I went about the business of writing the paper for class, half thinking how silly it was to bother a professional Santa with my pipe dream. I really didn’t think that Jim would reply. Well I could have not been more wrong.
I came home from school one afternoon to find an envelope addressed to me lying on the kitchen table. As I picked it up, I noticed it was from Santa Claus Land. I had just gotten a letter from Santa.
I took the letter into my bedroom and opened it very cautiously, not knowing what the contents might be. The envelope contained a handwritten letter from Jim Yellig and a book called, “It’s Fun to be a Real Santa!” I very carefully read the letter.
Thank you for your letter dated the 10th of April. Your request is one that I am not sure Santa can fill, but he will try. First of all you have to have the love of Christmas and children in your heart. You must understand this as without it you are just wearing a red suit. Be dedicated to the magic that Santa holds for a child, understand the religious meaning of Christmas, and be kind to the elderly as they are your children also.
Get as much general education as you can, study, study, and more study. Then ask the Good Lord for guidance as he will know what path he will lead you. Please let me know how your paper turns out.
Santa Jim Yellig, the Ho-Ho-Ho of Santa Claus, Indiana.”
The letter and the book inspired me. Santa had written me back. I showed the letter to my parents who thought that the message and tone of Jim’s letter was very honest and motivating. They also stated that I better get busy on the paper as it was due in a few days.
I wrote the paper with a sense of excitement that I had never had before. I carefully crafted each paragraph and cited my references. When I was finished, I had the paper typed by my Dad’s secretary to make sure all punctuations and grammar was correct. I then turned the paper in to my English teacher.
About a week passed and finally in English class the paper was retuned to me. I opened the red folder that incased the manuscript with great anticipation. I looked at the teacher's remarks. I got a “D” with a comment added, “An unattainable goal.”
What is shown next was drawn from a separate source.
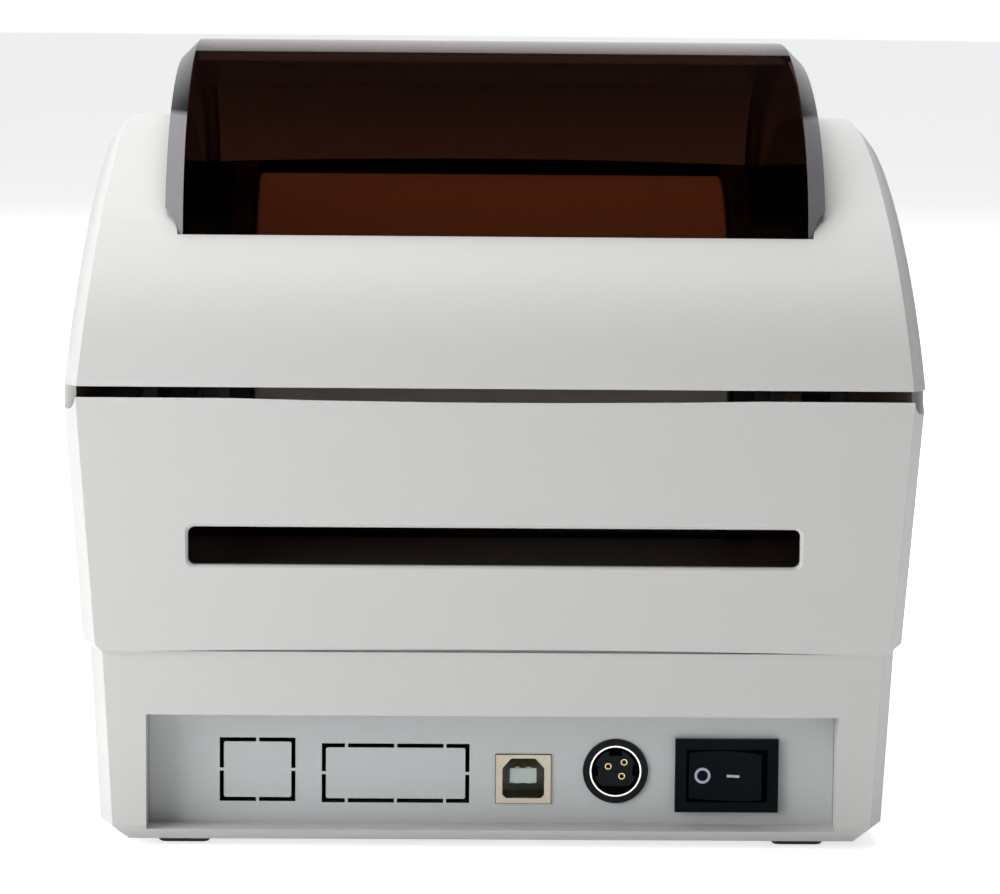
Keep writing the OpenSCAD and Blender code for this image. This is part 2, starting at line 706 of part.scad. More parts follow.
module rubber_feet() {
    color(part_black) for (x = [-foot_x, foot_x], y = foot_ys) translate([x, y, 0]) {
        cylinder(r1=foot_low_r, r2=foot_top_r, h=foot_h);
        translate([0, 0, foot_h - eps]) cylinder(r=foot_top_r, h=foot_seat + eps);
    }
}

// ---- gears ----
function inv(a) = tan(a)*180/PI - a;
function tooth_half(r, teeth) = let(rb = gear_m*teeth/2*cos(pressure))
    90/teeth - backlash/(gear_m*teeth/2)*180/PI + inv(pressure) - (r > rb ? inv(acos(rb/r)) : 0);
module gear_2d(teeth) {
    root = gear_m*(teeth/2 - 1.25);
    base = max(root + 0.05, gear_m*teeth/2*cos(pressure));
    tip = gear_m*(teeth/2 + 0.95);
    flank = concat([root], [for (k = [0:5]) base + (tip - base)*k/5]);
    polygon([for (i = [0:teeth - 1]) each concat(
        [for (k = [0:6]) let(a = i*360/teeth - tooth_half(flank[k], teeth)) flank[k]*[cos(a), sin(a)]],
        [for (k = [6:-1:0]) let(a = i*360/teeth + tooth_half(flank[k], teeth)) flank[k]*[cos(a), sin(a)]])]);
}
module gear_x(teeth, y, z, turn, bore) {
    translate([-gear_x - gear_w, y, z]) rotate([90, 0, 90]) difference() {
        linear_extrude(gear_w) rotate(turn) gear_2d(teeth);
        translate([0, 0, -over]) cylinder(r=bore, h=gear_w + 2*over);
    }
}
turn_i = dir_mi + 180 + 180/idler_teeth;
lead = (dir_ip - turn_i) - floor((dir_ip - turn_i)*idler_teeth/360)*360/idler_teeth;
turn_p = dir_ip + 180 + lead*idler_teeth/platen_teeth + 180/platen_teeth;
motor_shaft_r = 2.5;
post_r = 3;
spoke_ring = (post_r + pitch_i)/2;  // radius on which the idler's lightening holes lie
module motor_pinion() {
    color(steel) {
        gear_x(motor_teeth, motor_y, motor_zz, dir_mi, motor_shaft_r - run_gap);
        rod_x(-gear_x - gear_w, -frame_x + 8, motor_y, motor_zz, motor_shaft_r);
    }
}
module idler_gear() {
    color(gear_white) difference() {
        gear_x(idler_teeth, idler_y, idler_zz, turn_i, post_r + run_gap);
        for (i = [0:5]) rod_x(-gear_x - gear_w - over, -gear_x + over, idler_y + spoke_ring*cos(60*i),
            idler_zz + spoke_ring*sin(60*i), 3);
    }
}
module platen_gear() { color(gear_white) gear_x(platen_teeth, platen_y, platen_zz, turn_p, shaft_r); }
module platen_shaft() {
    color(steel) rod_x(-gear_x - gear_w - 1, frame_x + frame_t + 4, platen_y, platen_zz, shaft_r);
}
module platen_rubber() {
    color("#24272a") difference() {
        rod_x(-platen_l/2, platen_l/2, platen_y, platen_zz, platen_r);
        rod_x(-platen_l/2 - over, platen_l/2 + over, platen_y, platen_zz, shaft_r);
    }
}
bush_r = shaft_r + 2;
bush_rim = 1.5;
module platen_bushes() {
    color(gear_white) for (s = [-1, 1]) difference() {
        mirror([s > 0 ? 0 : 1, 0, 0]) {
            rod_x(frame_x, frame_x + frame_t, platen_y, platen_zz, bush_r);
            rod_x(frame_x - bush_rim, frame_x, platen_y, platen_zz, bush_r + bush_rim);
        }
        rod_x(-frame_x - 2*frame_t, frame_x + 2*frame_t, platen_y, platen_zz, shaft_r + run_gap);
    }
}
frame_back = motor_y + motor_side/2 + 6.5;
module frame_outline() {
    polygon([[platen_y - 7, zh(floor_t)], [frame_back, zh(floor_t)], [frame_back, motor_zz - 10],
        [frame_back - 2, zh(deck_z) - 14], [platen_y + 9, zh(deck_z) - 3], [platen_y + bush_r + 2, platen_zz + 6],
        [platen_y - bush_r - 2, platen_zz + 6]]);
}
pilot_r = 8;        // boss that centres the motor in its frame
pilot_h = 1.5;
module gear_frame() {
    color(steel) {
        difference() {
            along_x(-frame_x - frame_t, -frame_x) frame_outline();
            rod_x(-frame_x - frame_t - over, -frame_x + over, platen_y, platen_zz, bush_r);
            rod_x(-frame_x - frame_t - over, -frame_x + over, motor_y, motor_zz, pilot_r + seat_gap);
        }
        rod_x(-gear_x - gear_w - 1, -frame_x - frame_t + eps, idler_y, idler_zz, post_r);
    }
}
module plain_frame() {
    color(steel) difference() {
        along_x(frame_x, frame_x + frame_t) frame_outline();
        rod_x(frame_x - over, frame_x + frame_t + over, platen_y, platen_zz, bush_r);
    }
}
bell_l = 8;         // end bells of the motor, its laminated stack between them
module motor_square(side, corner) {
    translate([motor_y, motor_zz]) intersection() {
        square(side, center=true);
        rotate(45) square((side - corner)*sqrt(2), center=true);
    }
}
module motor_body() {
    color("#5a5d60") difference() {
        union() {
            along_x(-frame_x, -frame_x + bell_l) motor_square(motor_side, 3);
            along_x(-frame_x + bell_l - eps, -frame_x + motor_l - bell_l + eps) motor_square(motor_side - 1, 5);
            along_x(-frame_x + motor_l - bell_l, -frame_x + motor_l) motor_square(motor_side, 3);
            rod_x(-frame_x - pilot_h, -frame_x + eps, motor_y, motor_zz, pilot_r);
        }
        rod_x(-frame_x - pilot_h - over, -frame_x + 10, motor_y, motor_zz, motor_shaft_r + run_gap);
    }
}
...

I was heart broken. At least she could do was encourage me a bit or maybe say that Santa could be a hobby, not a profession. But she didn’t. As requested, I wrote Jim another letter to let him know how the paper turned out.
It was about a week later that Jim replied back and he was a little surprised at the mark I received. “Don’t let one person’s opinion discourage you from any of your dreams.” he stated. And he gave me even more encouragement.
I continued to play Santa during the rest of my high school days and college days. Jim and I would correspond letters and phone calls back and forth over the years. I even traveled to Santa Claus, Indiana to meet him and talk to him in person on occasion. He always encourage me, giving me sound advice along the way. Jim became my mentor even though he may have not fully realized it. He was also my friend. Jim Yellig passed away in 1984 at the age of 90. I was 22 years old at the time.
Well, I did become a true year-round Santa in 1985 when I was hired by Instant Photo Corporation of America. And the rest as they say is history.
I will never forget Jim Yellig’s kindness and his advice. I will never forget our conversations and I will never forget what I like to call Jim Yellig’s three “Rs” of being Santa.
“To be a great Santa you have to do the research, rehearse the part, and lean how to render the role. You have to become Santa, not play him.” That’s what Jim Yellig taught me.
Jim gave me a gift I can never repay… and he helped me get a “D” on my English paper along the way.
Thanks Jim for being a great inspiration.